По пути мы делали живые этюды, которых в романе миллион. И Валера Смирнов - абсолютный Швейк по жизни - заваливал нас миллиардами совершенно диких баек, так что было непонятно, то ли издевается, то ли не в себе…
Как вам удался кастинг?
Анатолий Праудин: Так я их видел живьем. Я смотрел на Смирнова, слушал его, швейковал с ним. И поручика Лукаша видел, вместе с ним тоже швейкующим. И весь генералитет я видел - в лицах Бартенева и Шубина (автор инсценировки и главный художник ТЮЗа - ред.). Бери и пиши с них. Мы пережили абсолютно швейковский анабазис.
Почему вы выбрали Смирнова? Он же герой-любовник.
Анатолий Праудин: Герой он в глазах девушек, а на меня его чары никак не действуют. По-моему, он противный, такой же, как остальные: отвратительное обезьяноподобное существо, с животом, ряхой и не совсем нормальными глазами.
Лукаш - Боря Зырянов - образцовый офицер: высокий, стройный и голубыми глазами сенбернара. Его очень любят девушки - их просто качает от взгляда его грустных-грустных глаз.
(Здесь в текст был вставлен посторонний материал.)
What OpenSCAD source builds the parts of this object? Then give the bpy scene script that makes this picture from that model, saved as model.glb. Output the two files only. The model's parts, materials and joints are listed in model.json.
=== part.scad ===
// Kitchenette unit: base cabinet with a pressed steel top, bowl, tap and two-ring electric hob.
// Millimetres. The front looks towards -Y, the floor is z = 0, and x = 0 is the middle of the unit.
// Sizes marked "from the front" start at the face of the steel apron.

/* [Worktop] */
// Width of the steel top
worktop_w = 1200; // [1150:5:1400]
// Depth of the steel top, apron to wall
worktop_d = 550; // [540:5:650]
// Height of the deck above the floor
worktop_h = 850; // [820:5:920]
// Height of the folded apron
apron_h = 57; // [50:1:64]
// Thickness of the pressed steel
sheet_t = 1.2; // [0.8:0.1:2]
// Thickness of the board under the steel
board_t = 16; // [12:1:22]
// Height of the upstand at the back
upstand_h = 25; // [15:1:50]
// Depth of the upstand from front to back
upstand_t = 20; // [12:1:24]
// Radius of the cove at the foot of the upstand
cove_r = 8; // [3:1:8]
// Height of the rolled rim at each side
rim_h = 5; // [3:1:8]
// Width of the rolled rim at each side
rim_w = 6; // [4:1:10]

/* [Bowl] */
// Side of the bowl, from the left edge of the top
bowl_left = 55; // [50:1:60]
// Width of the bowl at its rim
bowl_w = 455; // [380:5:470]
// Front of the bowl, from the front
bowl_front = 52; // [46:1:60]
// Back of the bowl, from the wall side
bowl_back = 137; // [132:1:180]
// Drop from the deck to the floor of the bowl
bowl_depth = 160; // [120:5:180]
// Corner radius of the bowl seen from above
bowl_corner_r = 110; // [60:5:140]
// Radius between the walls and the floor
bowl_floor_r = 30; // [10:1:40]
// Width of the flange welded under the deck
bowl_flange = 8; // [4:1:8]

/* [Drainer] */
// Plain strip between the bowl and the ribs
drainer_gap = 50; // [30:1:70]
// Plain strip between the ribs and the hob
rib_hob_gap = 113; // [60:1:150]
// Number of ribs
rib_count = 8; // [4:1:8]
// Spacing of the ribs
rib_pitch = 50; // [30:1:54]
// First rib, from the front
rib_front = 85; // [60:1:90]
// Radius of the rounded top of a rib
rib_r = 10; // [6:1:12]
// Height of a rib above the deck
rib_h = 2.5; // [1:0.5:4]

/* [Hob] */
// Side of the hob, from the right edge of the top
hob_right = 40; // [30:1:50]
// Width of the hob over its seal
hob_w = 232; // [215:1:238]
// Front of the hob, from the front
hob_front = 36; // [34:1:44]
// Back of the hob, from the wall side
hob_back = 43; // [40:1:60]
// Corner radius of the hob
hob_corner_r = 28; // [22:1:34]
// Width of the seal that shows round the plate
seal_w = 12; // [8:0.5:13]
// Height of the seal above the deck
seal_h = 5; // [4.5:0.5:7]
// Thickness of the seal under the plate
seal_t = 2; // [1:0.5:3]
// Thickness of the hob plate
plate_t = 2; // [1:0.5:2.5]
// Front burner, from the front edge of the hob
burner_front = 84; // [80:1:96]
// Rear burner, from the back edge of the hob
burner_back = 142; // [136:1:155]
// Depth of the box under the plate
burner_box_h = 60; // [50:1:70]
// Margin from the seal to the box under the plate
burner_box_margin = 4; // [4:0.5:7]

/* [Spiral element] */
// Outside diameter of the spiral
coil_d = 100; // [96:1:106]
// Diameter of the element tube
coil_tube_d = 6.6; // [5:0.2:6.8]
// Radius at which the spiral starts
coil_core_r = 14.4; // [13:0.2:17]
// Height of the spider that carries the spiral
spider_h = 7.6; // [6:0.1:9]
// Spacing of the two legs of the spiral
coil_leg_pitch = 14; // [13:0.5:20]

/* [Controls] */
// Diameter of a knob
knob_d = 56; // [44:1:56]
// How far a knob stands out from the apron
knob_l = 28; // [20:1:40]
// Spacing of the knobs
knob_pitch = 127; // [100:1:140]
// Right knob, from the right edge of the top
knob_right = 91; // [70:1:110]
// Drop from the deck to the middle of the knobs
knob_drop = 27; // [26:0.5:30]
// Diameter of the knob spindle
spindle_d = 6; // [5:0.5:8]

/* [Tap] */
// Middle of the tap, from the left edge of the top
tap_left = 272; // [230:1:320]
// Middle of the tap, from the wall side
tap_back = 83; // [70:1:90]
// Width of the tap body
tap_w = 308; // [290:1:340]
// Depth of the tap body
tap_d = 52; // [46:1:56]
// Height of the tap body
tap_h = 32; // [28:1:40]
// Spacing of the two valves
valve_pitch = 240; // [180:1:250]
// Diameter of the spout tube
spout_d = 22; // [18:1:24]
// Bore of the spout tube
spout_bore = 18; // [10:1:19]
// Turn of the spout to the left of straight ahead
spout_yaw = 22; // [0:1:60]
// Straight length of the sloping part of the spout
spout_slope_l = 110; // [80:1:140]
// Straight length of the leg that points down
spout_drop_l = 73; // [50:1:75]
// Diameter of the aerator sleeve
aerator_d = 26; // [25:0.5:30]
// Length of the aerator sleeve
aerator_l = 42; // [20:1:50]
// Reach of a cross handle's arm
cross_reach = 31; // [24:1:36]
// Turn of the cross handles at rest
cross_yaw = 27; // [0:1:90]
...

Фельдкурата вы упразднили?
Анатолий Праудин: Нет, конечно. Ведь это тоже один из вариантов дезертирства - замечательный способ не попасть на фронт. Он оказался хитрее всех, замечательно все организовал - зацепился за глубокий тыл и ездит только соборовать. Это удача, потому что мир делится на две неравные части: большая часть гибнет, а меньшая - соборует. Тут надо быть в дружбе с судьбой, чтобы оказаться там, где нужно. Отто Кац - это, естественно, Кабалин - добрый и глубоко верующий человек.
Автор инсценировки - Бартенев - ехал вместе со мной, мы вместе смотрели, как развиваются эти живые этюды, живые импровизации. Когда мы обнаружили, что мы уже в романе, только без формы и без винтовок, - в диалогах, в вопросах, в молчании начал создаваться замысел, который в итоге породил первый вариант текста. Из романа мы отбирали эпизоды, которые формируют нужный нам пафос: да здравствует дезертир!
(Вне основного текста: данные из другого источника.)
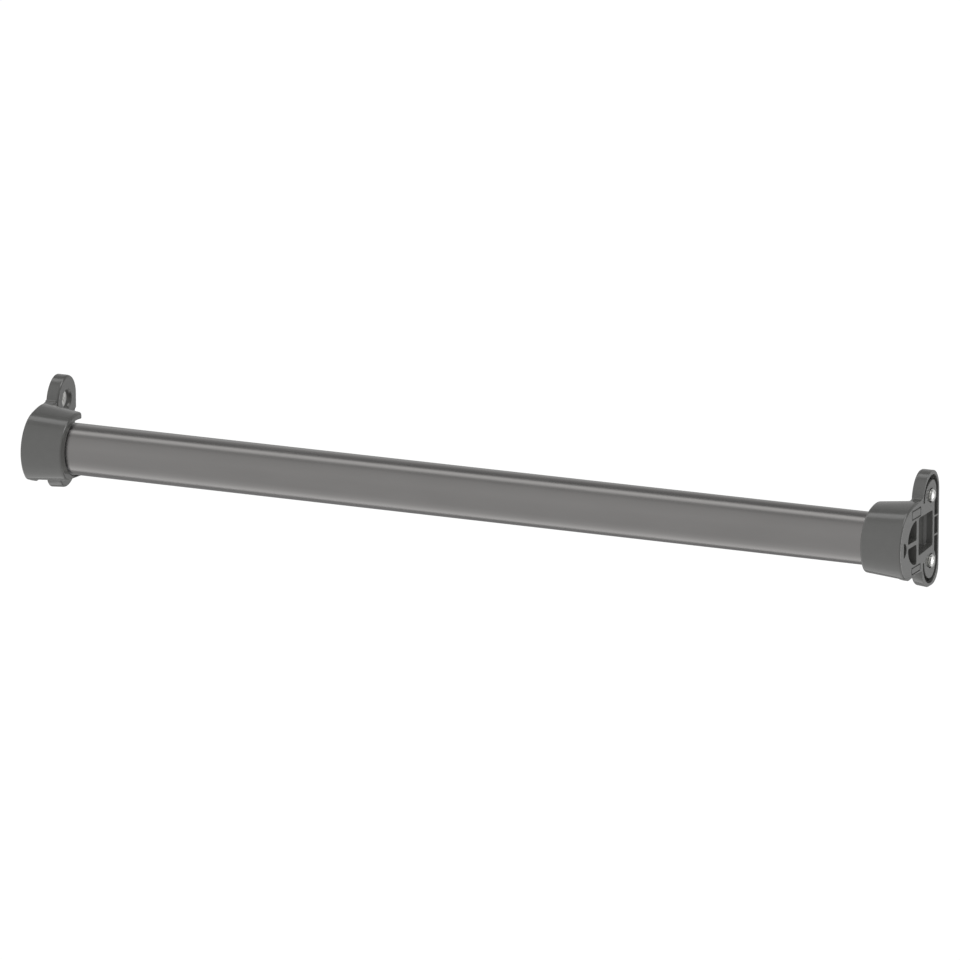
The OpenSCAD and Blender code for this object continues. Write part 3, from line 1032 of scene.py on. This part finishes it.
def floor_material():
    """Pale floor that is just white in the picture."""
    s = settings().stage
    material = bpy.data.materials.new("PaleFloor")
    material.use_nodes = True
    shader = material.node_tree.nodes["Principled BSDF"]
    shader.inputs["Base Color"].default_value = (*s.floor_colour, 1.0)
    shader.inputs["Roughness"].default_value = s.floor_roughness
    shader.inputs["Specular IOR Level"].default_value = 0.0
    shader.inputs["Emission Color"].default_value = (1.0, 1.0, 1.0, 1.0)
    shader.inputs["Emission Strength"].default_value = s.floor_glow
    return material


# Light of the studio by its angle about the rail, in degrees from the front over the top,
# with its strength
STUDIO_LIGHT = (
    (-180, 0.45), (-165, 0.3), (-125, 0.38), (-108, 0.42), (-102, 1.4), (-88, 1.15), (-70, 0.85),
    (-45, 0.74), (0, 0.74), (20, 0.76), (50, 0.72), (66, 0.67), (80, 0.45), (87, 0.5), (92, 1.25),
    (106, 1.45), (112, 0.27), (125, 0.29), (140, 0.42), (150, 0.56), (162, 0.66), (180, 0.45),
)
# Share of the way to the right side where the studio's light starts to fade
SIDE_START = 0.25
# Lights that the screws and the top of the rail mirror: direction, size and power
SOFTBOXES = {
    "EndSoftbox": ((0.4, 0.88, -0.245), 0.8, 0.75),
    "SideSoftbox": ((0.7, 0.68, -0.23), 0.8, 4.5),
    "TopSoftbox": ((0.62, -0.05, 0.78), 1.2, 9.0),
}
SOFTBOX_DISTANCE = 2.6
# The point that the camera looks at
AIM = Vector((-2.81, 18.68, 1.97)) * MM


def build_world():
    """Soft studio light that changes with its angle about the rail and fades to the right side."""
    world = bpy.data.worlds.new("Studio")
    bpy.context.scene.world = world
    world.use_nodes = True
    nodes = world.node_tree.nodes
    strongest = max(strength for _, strength in STUDIO_LIGHT)
    place, parts = nodes.new("ShaderNodeTexCoord"), nodes.new("ShaderNodeSeparateXYZ")
    front = add_node(nodes, "ShaderNodeMath", {1: -1.0}, operation="MULTIPLY")
    angle = add_node(nodes, "ShaderNodeMath", operation="ARCTAN2")
    turn = add_node(nodes, "ShaderNodeMapRange", {"From Min": -math.pi, "From Max": math.pi})
    ramp = nodes.new("ShaderNodeValToRGB")
    ramp.color_ramp.interpolation = "EASE"
    elements = ramp.color_ramp.elements
    while len(elements) > 1:
        elements.remove(elements[-1])
    for i, (degrees, strength) in enumerate(STUDIO_LIGHT):
        position = (degrees + 180) / 360
        element = elements[0] if i == 0 else elements.new(position)
        element.position = position
        level = strength / strongest
        element.color = (level, level, level, 1.0)
    fade = {"From Min": SIDE_START, "To Min": 1.0, "To Max": settings().stage.side_light}
    side = add_node(nodes, "ShaderNodeMapRange", fade)
    dimmed = add_node(nodes, "ShaderNodeVectorMath", operation="SCALE")
    light = nodes["Background"]
    light.inputs["Strength"].default_value = strongest
    join(
        world.node_tree,
        (place, "Generated", parts, 0),
        (parts, "Y", front, 0),
        (parts, "Z", angle, 0),
        (front, 0, angle, 1),
        (angle, 0, turn, "Value"),
        (turn, 0, ramp, "Fac"),
        (parts, "X", side, "Value"),
        (ramp, "Color", dimmed, 0),
        (side, 0, dimmed, "Scale"),
        (dimmed, 0, light, "Color"),
    )


def add_softbox(name, direction, size, power):
    """A square light that faces the origin from a direction and isn't seen itself."""
    data = bpy.data.lights.new(name, "AREA")
    data.size = size
    data.energy = power
    light = add_object(name, data)
    towards = Vector(direction).normalized()
    light.location = towards * SOFTBOX_DISTANCE
    light.rotation_mode = "QUATERNION"
    light.rotation_quaternion = towards.to_track_quat("Z", "Y")
    light.visible_camera = False


def add_camera(s):
    """The camera, at the photograph's angle."""
    data = bpy.data.cameras.new("Camera")
    data.lens = s.lens
    data.sensor_width = s.sensor
    data.clip_start, data.clip_end = 0.1, 100.0
    camera = add_object("Camera", data)
    bpy.context.scene.camera = camera
    level = math.cos(s.elevation)
    across, ahead = math.sin(s.azimuth) * level, -math.cos(s.azimuth) * level
    back = Vector((across, ahead, math.sin(s.elevation)))
    camera.location = AIM + back * s.distance
    camera.rotation_mode = "QUATERNION"
    camera.rotation_quaternion = (-back).to_track_quat("-Z", "Y")


class CLOTHESRAIL_OT_stage(bpy.types.Operator):
    """Build the floor, the soft light and the camera"""

    bl_idname = "clothes_rail.stage"
    bl_label = "Build Stage"

    def execute(self, context):
        s = settings().stage
        level = BRACKET_LOW.z - s.floor_drop
        ring = [(x, y, level) for x, y in circle(s.floor_radius, FLOOR_FACES)]
        floor = mesh_object("floor", ring, [tuple(range(FLOOR_FACES))])
        floor.data.materials.append(floor_material())
        floor.visible_glossy = False
        build_world()
        for name, values in SOFTBOXES.items():
            add_softbox(name, *values)
        add_camera(s)
        context.scene.view_settings.view_transform = "Standard"
        return {"FINISHED"}


class ClothesRailSettings(bpy.types.PropertyGroup):
    """All settings of the clothes rail."""

    tube: PointerProperty(type=TubeSettings)
    bracket: PointerProperty(type=BracketSettings)
    screw: PointerProperty(type=ScrewSettings)
    stage: PointerProperty(type=StageSettings)


class CLOTHESRAIL_PT_panel(bpy.types.Panel):
    """Settings and operators of the clothes rail"""

    bl_label = "Clothes Rail"
    bl_space_type = "VIEW_3D"
    bl_region_type = "UI"
    bl_category = "Clothes Rail"

    def draw(self, context):
        sections = (
            ("tube", CLOTHESRAIL_OT_tube),
            ("bracket", CLOTHESRAIL_OT_brackets),
            ("screw", CLOTHESRAIL_OT_screws),
            ("stage", CLOTHESRAIL_OT_stage),
        )
        for name, operator in sections:
            box = self.layout.box()
            group = getattr(context.scene.clothes_rail, name)
            for key in group.bl_rna.properties.keys():
                if key not in ("name", "rna_type"):
                    box.prop(group, key)
            box.operator(operator.bl_idname)


CLASSES = (
    TubeSettings,
    BracketSettings,
    ScrewSettings,
    StageSettings,
    ClothesRailSettings,
    CLOTHESRAIL_OT_tube,
    CLOTHESRAIL_OT_brackets,
    CLOTHESRAIL_OT_screws,
    CLOTHESRAIL_OT_stage,
    CLOTHESRAIL_PT_panel,
)


def register():
    """Registers the classes and the scene's settings."""
    for cls in CLASSES:
        bpy.utils.register_class(cls)
    bpy.types.Scene.clothes_rail = PointerProperty(type=ClothesRailSettings)


def unregister():
    """Removes the settings and the classes."""
    del bpy.types.Scene.clothes_rail
    for cls in reversed(CLASSES):
        bpy.utils.unregister_class(cls)


def main():
    """Builds every piece and the stage."""
    register()
    bpy.ops.clothes_rail.tube()
    bpy.ops.clothes_rail.brackets()
    bpy.ops.clothes_rail.screws()
    bpy.ops.clothes_rail.stage()


if __name__ == "__main__":
    main()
Драматург написал больше, чем войдет в спектакль?
Анатолий Праудин: Ровно столько, сколько чувствовал. Мне было интересно, что Бартенев думает про этот роман. Когда мы этими раздумьями обменялись, возникло ощущение материала…
Наш герой тихий. В жизни все мы такие. Только нам духу не хватает, боимся наказания. Повторяю еще раз: мы от Гашека отличаемся только отсутствием смелости. Трусим, хотя, если честно, кроме пива, девчонок и хорошего футбола нас тоже ничего не интересует.
Сам роман ироничен, вы будете иронизировать еще пуще?
Анатолий Праудин: Еще пуще не получится: с романом соревноваться бессмысленно, он прямо-таки заходится в иронии. Мы создаем свое произведение, которое, может быть, и к роману-то имеет только чисто внешнее отношение.
Кроме имен героев что-то сохранится от первоисточника?
Анатолий Праудин: Некие сюжеты, перенастроенные на линию швейковской борьбы за то, чтоб остаться в тылу, чтоб найти теплое место в эшелоне - а не получается. Раза четыре в спектакле его расстреливают: все его попытки не вбить гвоздь, естественно, заканчиваются расстрельной статьей. Но судьба, видимо, его бережет - расстрела не получается. То ни одного боевого патрона на складе, - какой-то дезертир постарался, то аэроплан сбрасывает бомбу…
При этом оба русских летчика погибли?
Анатолий Праудин: Да все погибли, кроме Швейка. И тогда ему показалось, что жизнь-то налаживается. Он уютно устраивается на авансцене, сворачивает самокруточку…
Швейк же не курил!
Анатолий Праудин: Но Теркин курил. В финале наш Швейк уже в советской шинели, в сапогах, пилотке со звездой. Он аккуратненько начнет крутить самокруточку и расскажет свою последнюю историю про цыгана.
Справка "РГ"
Анатолий Праудин - автор без преувеличения легендарных постановок екатеринбургского ТЮЗа: "Человек рассеянный", "Алиса в Зазеркалье", "Ля бемоль" и других. Служил в театре в 1986-1996 годах, после чего переехал в Петербург. Создал свою "Экспериментальную сцену" при "Балтийском доме", где трудится ныне.